Wednesday, March 11, 2015


“then they cried to the Lord in their trouble . . .”—psalm 107.6a
the formulation of tears seems to be a uniquely human act, although, anyone who’s been around animals very long will swear that they too shed tears. i know because i’ve seen them in my dog’s eyes. of course, we could analyze tears scientifically, tears of pain, saline produced by a body (or mind) in distress. but that’s not exactly the simple kind of tears that are described by the psalmist in the verse above. no, the kind of tears he speaks of are the kind that one forms from emotional and spiritual distress. as humans, we always have the option to just unemotionally accept our fate and stoically rise above it. but there are times when even the most sober folks turn to tears.

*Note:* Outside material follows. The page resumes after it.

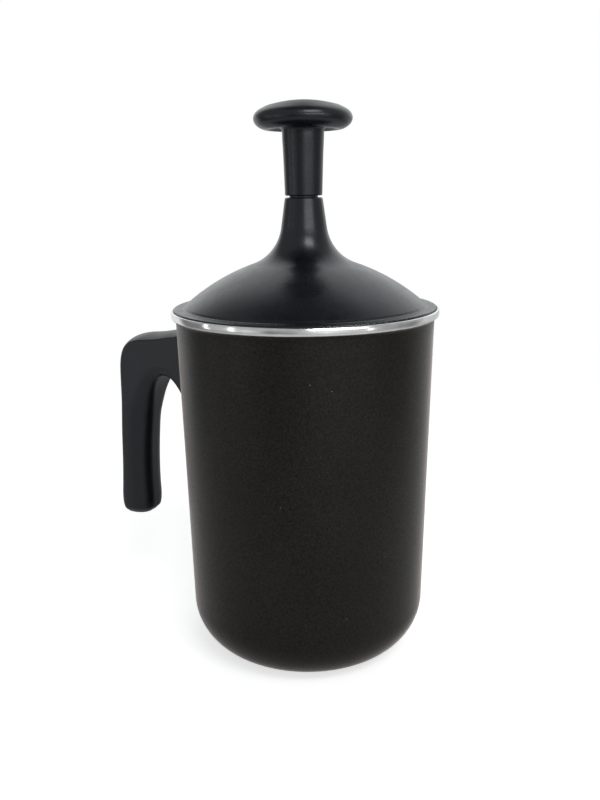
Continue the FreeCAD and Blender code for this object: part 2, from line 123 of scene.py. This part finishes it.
class Tree:
    """Short calls for a node tree. Apart from add, a call gives the output socket of what it adds."""

    def __init__(self, node_tree):
        self.nodes = node_tree.nodes
        self.links = node_tree.links

    def add(self, kind, **settings):
        node = self.nodes.new(kind)
        for name, value in settings.items():
            setattr(node, name, value)
        return node

    def feed(self, socket, value):
        """Links a socket to another socket, or sets it to a plain value."""
        if isinstance(value, bpy.types.NodeSocket):
            self.links.new(value, socket)
        else:
            socket.default_value = value

    def feed_all(self, sockets, values):
        for socket, value in zip(sockets, values):
            self.feed(socket, value)

    def math(self, operation, *values):
        node = self.add("ShaderNodeMath", operation=operation)
        self.feed_all(node.inputs, values)
        return node.outputs[0]

    def vector_math(self, operation, *values, output=0):
        node = self.add("ShaderNodeVectorMath", operation=operation)
        self.feed_all(node.inputs, values)
        return node.outputs[output]

    def smooth_step(self, value, low, high, at_low=0.0, at_high=1.0):
        node = self.add("ShaderNodeMapRange", interpolation_type="SMOOTHSTEP")
        names = ("Value", "From Min", "From Max", "To Min", "To Max")
        self.feed_all([node.inputs[name] for name in names], (value, low, high, at_low, at_high))
        return node.outputs["Result"]

    def ramp(self, factor, *stops):
        """A colour ramp whose stops are (position, grey or colour)."""
        node = self.add("ShaderNodeValToRGB")
        elements = node.color_ramp.elements
        while len(elements) < len(stops):
            elements.new(0.5)
        for element, (position, colour) in zip(elements, stops):
            element.position = position
            colour = colour if isinstance(colour, tuple) else (colour,) * 3
            element.color = (*colour, 1.0)
        self.feed(node.inputs["Fac"], factor)
        return node.outputs["Color"]

    def mix(self, factor, first, second):
        """One colour socket mixed with a plain colour."""
        node = self.add("ShaderNodeMix", data_type="RGBA")
        self.feed_all([node.inputs[name] for name in ("Factor", "A", "B")], (factor, first, (*second, 1.0)))
        return node.outputs["Result"]

    def mix_shader(self, factor, first, second):
        node = self.add("ShaderNodeMixShader")
        self.feed_all(node.inputs, (factor, first, second))
        return node.outputs[0]

    def camera_ray(self):
        return self.add("ShaderNodeLightPath").outputs["Is Camera Ray"]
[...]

i’ve shed tears when someone is dying. i’ve shed tears when someone i love was hurting. and yes, i’ve shed tears when i myself was going through some interior battle whether it has been physical sickness or emotional distress. there are many kinds of tears.
but something holy happens when we offer tears to the Lord, when we cry to the Lord, physically, emotionally, and spiritually. it becomes an offering, sweeter than the sweetest incense, more costly than the finest goat of the flock, more sincere than a million dollar check to charity.
your tears can be an offering to the Lord today. would you share them with Him and maybe a close friend too?